- **WHAT YOU ARE ASKED TO DO**
From the listing below, copy only the lines running from the line that contains "Write the OpenSCAD" to the line that contains "seen from above.", both included.
======== INPUT MATERIAL ========
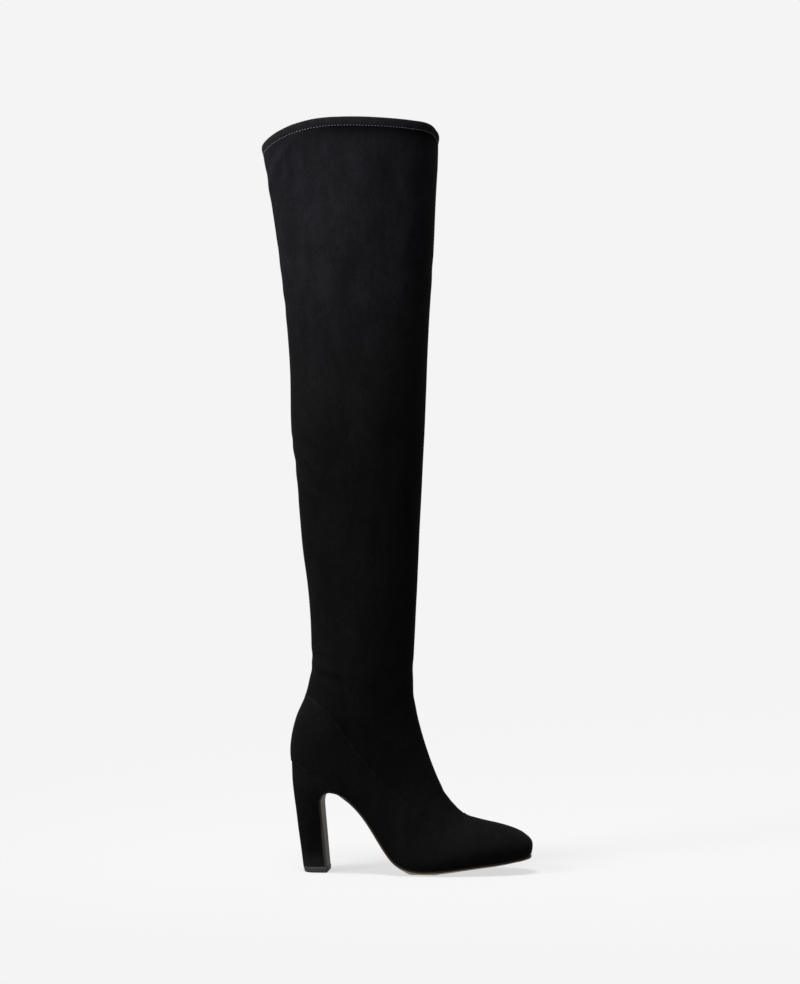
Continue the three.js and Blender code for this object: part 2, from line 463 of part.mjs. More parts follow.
========
======== INPUT MATERIAL ========
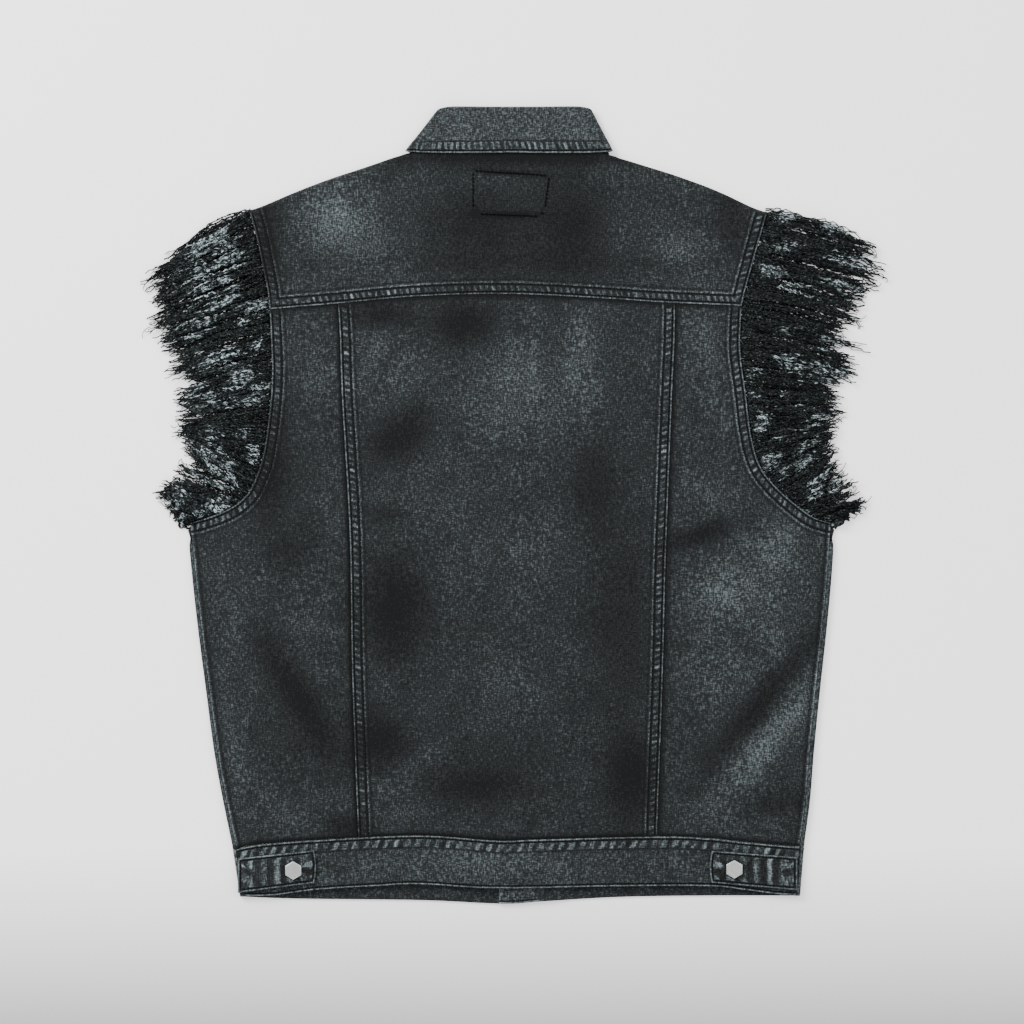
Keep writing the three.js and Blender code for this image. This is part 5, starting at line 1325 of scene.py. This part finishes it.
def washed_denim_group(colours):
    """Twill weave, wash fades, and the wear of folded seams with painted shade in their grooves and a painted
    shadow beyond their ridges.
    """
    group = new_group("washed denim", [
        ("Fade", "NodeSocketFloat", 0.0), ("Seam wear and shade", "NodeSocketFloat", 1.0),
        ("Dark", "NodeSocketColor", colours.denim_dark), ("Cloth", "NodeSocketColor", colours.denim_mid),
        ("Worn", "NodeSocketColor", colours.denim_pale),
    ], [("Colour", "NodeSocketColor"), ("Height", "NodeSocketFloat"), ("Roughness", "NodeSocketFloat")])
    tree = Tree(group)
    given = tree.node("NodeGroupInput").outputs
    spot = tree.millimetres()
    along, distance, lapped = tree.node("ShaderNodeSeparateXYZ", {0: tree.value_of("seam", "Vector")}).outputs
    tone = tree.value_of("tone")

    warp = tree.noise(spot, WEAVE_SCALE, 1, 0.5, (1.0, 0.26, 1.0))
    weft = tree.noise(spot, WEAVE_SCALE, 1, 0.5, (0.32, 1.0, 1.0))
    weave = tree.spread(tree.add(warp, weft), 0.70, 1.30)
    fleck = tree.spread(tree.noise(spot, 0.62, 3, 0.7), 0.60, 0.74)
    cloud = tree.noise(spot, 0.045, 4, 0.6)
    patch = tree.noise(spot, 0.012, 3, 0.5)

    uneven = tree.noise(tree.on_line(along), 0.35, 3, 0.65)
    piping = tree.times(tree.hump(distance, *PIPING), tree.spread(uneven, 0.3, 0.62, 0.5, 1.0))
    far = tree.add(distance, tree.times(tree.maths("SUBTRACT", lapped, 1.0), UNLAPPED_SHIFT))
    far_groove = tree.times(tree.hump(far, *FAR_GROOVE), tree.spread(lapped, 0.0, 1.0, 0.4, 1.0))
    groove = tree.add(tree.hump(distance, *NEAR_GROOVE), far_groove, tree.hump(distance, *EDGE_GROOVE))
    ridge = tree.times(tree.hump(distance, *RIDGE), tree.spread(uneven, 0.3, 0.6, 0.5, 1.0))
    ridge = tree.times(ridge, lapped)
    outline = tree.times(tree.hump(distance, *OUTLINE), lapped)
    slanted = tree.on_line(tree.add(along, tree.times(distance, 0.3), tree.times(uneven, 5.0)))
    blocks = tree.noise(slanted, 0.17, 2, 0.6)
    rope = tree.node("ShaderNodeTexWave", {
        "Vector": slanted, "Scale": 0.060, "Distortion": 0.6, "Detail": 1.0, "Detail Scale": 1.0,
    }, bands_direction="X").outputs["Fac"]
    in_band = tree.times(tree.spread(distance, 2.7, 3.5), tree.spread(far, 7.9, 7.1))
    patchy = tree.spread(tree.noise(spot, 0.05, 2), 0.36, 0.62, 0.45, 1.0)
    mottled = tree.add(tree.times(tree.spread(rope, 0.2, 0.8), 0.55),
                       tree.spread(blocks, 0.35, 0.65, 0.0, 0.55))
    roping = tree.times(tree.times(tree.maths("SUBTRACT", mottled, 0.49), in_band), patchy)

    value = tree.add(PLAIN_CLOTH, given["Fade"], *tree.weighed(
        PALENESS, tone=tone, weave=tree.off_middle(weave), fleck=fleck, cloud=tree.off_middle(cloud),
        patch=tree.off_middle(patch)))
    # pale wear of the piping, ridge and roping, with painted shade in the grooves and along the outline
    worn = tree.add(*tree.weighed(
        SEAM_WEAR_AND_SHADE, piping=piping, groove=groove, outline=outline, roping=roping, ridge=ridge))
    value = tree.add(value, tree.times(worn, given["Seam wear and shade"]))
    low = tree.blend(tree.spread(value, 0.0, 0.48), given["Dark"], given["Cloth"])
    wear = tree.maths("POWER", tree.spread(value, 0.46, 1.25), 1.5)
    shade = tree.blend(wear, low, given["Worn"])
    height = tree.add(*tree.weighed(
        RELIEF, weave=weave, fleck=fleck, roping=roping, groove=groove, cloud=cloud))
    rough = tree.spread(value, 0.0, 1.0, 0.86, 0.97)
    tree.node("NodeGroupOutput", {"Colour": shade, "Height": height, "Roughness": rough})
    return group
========
======== INPUT MATERIAL ========
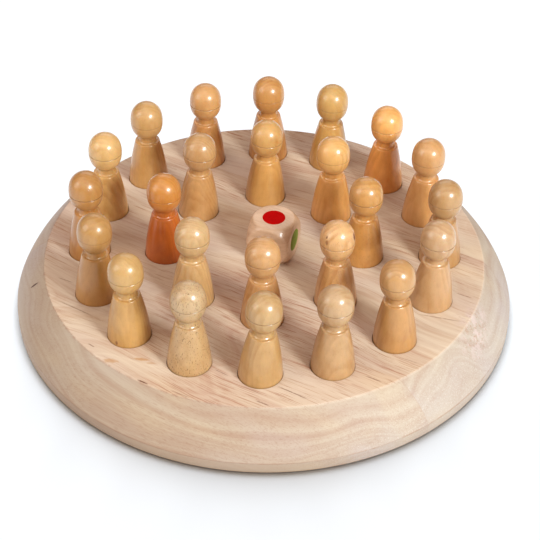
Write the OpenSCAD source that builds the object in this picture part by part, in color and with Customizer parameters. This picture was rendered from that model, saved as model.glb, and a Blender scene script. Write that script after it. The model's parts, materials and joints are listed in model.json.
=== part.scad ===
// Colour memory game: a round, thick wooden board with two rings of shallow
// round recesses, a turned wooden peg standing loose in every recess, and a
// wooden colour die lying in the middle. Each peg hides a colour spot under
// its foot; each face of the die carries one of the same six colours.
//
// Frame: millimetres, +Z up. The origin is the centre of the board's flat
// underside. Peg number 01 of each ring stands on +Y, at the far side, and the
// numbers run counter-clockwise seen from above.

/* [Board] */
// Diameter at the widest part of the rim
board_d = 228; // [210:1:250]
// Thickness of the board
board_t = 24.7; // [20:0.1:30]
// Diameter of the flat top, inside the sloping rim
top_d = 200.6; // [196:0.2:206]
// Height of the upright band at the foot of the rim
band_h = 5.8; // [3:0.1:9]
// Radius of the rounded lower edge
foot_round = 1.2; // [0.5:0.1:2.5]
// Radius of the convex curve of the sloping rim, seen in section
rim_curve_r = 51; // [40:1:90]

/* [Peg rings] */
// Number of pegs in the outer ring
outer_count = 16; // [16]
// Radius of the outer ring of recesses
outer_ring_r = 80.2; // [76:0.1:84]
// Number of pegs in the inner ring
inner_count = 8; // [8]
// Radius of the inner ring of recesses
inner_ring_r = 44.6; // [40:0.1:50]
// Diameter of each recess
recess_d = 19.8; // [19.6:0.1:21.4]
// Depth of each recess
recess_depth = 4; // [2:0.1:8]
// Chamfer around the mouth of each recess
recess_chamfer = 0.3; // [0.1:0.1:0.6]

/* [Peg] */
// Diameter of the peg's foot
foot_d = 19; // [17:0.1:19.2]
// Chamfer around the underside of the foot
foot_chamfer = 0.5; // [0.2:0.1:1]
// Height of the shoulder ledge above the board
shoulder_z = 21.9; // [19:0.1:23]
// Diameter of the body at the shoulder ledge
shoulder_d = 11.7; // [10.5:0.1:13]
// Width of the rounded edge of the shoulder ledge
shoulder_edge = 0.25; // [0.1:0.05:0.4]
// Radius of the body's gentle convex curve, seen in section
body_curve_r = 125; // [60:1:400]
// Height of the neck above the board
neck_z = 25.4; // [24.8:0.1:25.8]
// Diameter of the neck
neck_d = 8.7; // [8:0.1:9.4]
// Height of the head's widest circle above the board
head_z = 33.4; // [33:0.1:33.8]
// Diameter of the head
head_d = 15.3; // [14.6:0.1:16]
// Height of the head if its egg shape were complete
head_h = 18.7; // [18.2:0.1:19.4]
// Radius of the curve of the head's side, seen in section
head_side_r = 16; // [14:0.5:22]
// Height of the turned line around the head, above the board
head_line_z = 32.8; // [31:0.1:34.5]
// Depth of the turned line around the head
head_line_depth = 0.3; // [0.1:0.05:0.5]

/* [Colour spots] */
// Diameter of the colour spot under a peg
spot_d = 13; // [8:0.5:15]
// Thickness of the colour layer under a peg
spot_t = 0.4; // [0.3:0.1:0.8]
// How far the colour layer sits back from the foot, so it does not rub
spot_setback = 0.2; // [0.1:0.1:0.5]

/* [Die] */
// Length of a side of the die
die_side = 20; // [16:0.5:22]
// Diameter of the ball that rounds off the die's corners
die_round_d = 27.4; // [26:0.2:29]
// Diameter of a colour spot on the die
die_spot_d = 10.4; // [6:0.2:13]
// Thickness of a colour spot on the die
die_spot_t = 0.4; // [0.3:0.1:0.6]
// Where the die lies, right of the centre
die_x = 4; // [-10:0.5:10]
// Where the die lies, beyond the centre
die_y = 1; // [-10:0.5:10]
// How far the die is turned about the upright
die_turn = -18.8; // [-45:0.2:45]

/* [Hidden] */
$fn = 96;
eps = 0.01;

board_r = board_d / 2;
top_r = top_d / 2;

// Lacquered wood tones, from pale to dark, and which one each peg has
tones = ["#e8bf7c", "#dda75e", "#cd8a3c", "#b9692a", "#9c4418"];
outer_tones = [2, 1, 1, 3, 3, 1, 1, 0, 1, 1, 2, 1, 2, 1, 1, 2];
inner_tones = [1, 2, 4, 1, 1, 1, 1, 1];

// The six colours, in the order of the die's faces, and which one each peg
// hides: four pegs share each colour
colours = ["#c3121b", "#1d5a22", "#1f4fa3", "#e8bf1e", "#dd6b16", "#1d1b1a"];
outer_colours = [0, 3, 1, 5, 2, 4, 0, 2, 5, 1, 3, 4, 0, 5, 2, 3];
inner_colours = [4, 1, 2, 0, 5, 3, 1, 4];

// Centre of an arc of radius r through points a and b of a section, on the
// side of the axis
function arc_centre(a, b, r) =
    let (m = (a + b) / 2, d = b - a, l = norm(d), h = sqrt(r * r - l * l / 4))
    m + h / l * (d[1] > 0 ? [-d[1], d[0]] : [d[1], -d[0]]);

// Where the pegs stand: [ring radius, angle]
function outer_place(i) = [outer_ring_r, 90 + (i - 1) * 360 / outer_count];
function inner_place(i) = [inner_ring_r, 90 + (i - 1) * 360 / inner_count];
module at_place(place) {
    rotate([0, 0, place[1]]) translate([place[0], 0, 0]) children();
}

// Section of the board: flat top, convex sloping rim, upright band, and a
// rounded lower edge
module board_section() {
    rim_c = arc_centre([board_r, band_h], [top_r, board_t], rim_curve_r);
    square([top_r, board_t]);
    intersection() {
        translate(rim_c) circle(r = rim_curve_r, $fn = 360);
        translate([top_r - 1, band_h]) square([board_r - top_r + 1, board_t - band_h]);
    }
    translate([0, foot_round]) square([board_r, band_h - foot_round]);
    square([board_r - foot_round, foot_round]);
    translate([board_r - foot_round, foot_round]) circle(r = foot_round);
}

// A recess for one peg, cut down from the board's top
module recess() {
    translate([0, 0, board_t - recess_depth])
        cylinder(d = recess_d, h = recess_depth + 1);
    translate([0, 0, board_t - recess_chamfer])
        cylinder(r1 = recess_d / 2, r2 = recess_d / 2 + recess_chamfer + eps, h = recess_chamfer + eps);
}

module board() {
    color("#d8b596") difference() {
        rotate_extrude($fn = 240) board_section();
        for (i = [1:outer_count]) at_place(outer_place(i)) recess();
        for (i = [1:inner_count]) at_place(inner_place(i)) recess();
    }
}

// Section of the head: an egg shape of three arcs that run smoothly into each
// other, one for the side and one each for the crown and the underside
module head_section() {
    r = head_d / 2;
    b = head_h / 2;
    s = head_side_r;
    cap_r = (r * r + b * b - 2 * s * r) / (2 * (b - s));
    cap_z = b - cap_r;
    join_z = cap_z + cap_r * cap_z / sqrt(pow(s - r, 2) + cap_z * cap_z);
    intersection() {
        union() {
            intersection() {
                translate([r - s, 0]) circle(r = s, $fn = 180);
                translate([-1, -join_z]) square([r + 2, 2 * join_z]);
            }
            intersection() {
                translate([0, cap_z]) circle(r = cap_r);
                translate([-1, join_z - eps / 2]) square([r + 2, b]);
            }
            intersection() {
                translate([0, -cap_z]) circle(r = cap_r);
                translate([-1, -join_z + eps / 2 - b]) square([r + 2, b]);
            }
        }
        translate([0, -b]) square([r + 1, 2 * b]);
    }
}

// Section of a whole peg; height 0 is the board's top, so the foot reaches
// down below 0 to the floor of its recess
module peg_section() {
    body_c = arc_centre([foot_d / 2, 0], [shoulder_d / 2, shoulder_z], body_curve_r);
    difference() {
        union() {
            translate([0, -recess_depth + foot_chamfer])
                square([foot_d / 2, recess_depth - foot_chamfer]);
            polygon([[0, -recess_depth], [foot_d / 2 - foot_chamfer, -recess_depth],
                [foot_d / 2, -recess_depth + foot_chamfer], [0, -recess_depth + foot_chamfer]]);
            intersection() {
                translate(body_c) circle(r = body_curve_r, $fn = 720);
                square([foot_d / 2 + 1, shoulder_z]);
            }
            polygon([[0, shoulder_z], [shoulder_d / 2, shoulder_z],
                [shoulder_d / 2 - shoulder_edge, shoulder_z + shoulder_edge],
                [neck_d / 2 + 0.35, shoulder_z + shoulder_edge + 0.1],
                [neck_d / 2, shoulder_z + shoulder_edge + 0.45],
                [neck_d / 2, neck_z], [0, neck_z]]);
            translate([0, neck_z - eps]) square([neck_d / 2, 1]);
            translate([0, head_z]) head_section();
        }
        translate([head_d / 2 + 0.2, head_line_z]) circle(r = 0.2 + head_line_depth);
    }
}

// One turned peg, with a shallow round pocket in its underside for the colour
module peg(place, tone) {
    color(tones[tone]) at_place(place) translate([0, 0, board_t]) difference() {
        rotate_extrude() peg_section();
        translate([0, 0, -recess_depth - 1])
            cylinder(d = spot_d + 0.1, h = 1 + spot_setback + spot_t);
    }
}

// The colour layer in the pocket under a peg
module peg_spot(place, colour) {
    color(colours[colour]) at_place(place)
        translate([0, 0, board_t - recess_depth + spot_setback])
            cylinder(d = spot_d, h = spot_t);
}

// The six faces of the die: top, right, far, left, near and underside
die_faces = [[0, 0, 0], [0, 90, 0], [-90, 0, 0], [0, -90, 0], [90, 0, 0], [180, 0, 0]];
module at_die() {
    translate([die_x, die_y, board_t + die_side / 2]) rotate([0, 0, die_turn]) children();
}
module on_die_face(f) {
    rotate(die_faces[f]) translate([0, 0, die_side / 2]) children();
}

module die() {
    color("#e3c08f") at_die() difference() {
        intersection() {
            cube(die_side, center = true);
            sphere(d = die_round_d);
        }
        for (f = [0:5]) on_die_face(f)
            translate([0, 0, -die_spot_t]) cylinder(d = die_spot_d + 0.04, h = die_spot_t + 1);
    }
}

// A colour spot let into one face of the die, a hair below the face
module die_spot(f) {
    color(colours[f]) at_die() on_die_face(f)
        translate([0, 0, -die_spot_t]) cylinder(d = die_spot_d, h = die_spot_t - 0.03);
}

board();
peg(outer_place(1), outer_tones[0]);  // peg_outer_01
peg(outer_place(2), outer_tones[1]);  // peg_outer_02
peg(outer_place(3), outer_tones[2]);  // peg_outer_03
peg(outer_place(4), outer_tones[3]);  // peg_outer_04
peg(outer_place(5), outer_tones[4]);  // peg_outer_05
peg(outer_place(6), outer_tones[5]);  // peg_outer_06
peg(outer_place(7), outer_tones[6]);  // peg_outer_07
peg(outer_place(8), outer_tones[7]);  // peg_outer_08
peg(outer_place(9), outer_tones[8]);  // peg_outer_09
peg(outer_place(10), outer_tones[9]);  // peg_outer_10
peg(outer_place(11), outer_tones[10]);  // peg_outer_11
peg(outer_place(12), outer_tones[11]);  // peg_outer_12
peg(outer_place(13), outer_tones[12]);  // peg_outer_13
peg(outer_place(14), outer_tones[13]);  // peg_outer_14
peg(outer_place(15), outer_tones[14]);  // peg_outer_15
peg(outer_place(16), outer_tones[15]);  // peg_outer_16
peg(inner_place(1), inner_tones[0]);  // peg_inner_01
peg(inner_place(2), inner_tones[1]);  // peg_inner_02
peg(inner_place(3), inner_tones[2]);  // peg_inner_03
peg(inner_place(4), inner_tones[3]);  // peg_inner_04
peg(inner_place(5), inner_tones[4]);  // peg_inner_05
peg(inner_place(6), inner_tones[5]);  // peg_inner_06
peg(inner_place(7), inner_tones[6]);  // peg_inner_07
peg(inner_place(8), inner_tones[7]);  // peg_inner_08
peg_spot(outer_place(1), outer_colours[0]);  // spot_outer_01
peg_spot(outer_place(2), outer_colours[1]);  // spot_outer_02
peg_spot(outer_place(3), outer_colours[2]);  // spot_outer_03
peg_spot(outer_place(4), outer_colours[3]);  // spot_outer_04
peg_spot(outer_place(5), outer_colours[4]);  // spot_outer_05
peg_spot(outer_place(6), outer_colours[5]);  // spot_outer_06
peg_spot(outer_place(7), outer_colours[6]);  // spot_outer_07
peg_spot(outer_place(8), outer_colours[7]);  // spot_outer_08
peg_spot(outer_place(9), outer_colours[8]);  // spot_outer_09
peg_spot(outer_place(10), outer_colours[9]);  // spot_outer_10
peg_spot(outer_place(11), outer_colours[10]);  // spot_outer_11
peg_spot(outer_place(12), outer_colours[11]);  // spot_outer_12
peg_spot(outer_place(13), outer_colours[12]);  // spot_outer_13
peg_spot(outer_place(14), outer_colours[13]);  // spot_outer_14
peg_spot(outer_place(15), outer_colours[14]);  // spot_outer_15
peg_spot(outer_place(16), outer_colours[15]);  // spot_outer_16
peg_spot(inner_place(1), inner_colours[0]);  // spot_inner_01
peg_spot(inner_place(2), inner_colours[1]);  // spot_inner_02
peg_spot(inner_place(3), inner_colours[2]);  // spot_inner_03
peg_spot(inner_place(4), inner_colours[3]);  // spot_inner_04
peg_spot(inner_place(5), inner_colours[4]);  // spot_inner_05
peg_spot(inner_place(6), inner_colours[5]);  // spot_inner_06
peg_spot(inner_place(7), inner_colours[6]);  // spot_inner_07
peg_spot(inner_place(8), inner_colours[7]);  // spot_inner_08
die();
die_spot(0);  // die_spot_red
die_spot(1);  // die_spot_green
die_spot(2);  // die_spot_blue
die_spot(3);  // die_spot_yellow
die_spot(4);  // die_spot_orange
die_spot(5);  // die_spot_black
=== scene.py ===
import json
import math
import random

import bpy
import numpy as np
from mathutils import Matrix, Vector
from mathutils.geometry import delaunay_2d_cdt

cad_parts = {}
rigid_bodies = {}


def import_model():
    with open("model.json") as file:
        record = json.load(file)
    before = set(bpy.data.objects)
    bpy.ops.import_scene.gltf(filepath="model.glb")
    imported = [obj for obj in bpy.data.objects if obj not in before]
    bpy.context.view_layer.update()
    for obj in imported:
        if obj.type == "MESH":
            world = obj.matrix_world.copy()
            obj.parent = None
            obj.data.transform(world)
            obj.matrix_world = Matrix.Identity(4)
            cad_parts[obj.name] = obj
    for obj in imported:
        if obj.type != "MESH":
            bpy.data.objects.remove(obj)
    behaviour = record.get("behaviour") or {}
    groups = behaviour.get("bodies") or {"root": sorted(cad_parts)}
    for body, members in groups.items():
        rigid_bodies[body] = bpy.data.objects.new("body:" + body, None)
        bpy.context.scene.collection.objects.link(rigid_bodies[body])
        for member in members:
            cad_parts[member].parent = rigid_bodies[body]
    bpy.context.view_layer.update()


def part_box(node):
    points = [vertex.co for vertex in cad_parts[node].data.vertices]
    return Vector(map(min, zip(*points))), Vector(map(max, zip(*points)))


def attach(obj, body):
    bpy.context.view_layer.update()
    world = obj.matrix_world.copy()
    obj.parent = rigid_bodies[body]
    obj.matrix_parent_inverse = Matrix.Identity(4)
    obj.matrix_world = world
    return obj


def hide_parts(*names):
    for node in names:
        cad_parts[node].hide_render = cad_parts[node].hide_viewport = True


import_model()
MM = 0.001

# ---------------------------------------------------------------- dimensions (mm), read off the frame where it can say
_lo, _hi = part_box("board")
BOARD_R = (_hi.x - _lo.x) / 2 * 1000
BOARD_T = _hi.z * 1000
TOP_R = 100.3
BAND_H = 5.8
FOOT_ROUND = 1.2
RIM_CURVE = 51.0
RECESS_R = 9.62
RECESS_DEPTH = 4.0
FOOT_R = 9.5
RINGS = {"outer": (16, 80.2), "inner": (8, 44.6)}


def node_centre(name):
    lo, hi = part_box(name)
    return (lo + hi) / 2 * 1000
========
- **SOLUTION TO THIS EXERCISE**
Write the OpenSCAD source that builds the object in this picture part by part, in color and with Customizer parameters. This picture was rendered from that model, saved as model.glb, and a Blender scene script. Write that script after it. The model's parts, materials and joints are listed in model.json.
=== part.scad ===
// Colour memory game: a round, thick wooden board with two rings of shallow
// round recesses, a turned wooden peg standing loose in every recess, and a
// wooden colour die lying in the middle. Each peg hides a colour spot under
// its foot; each face of the die carries one of the same six colours.
//
// Frame: millimetres, +Z up. The origin is the centre of the board's flat
// underside. Peg number 01 of each ring stands on +Y, at the far side, and the
// numbers run counter-clockwise seen from above.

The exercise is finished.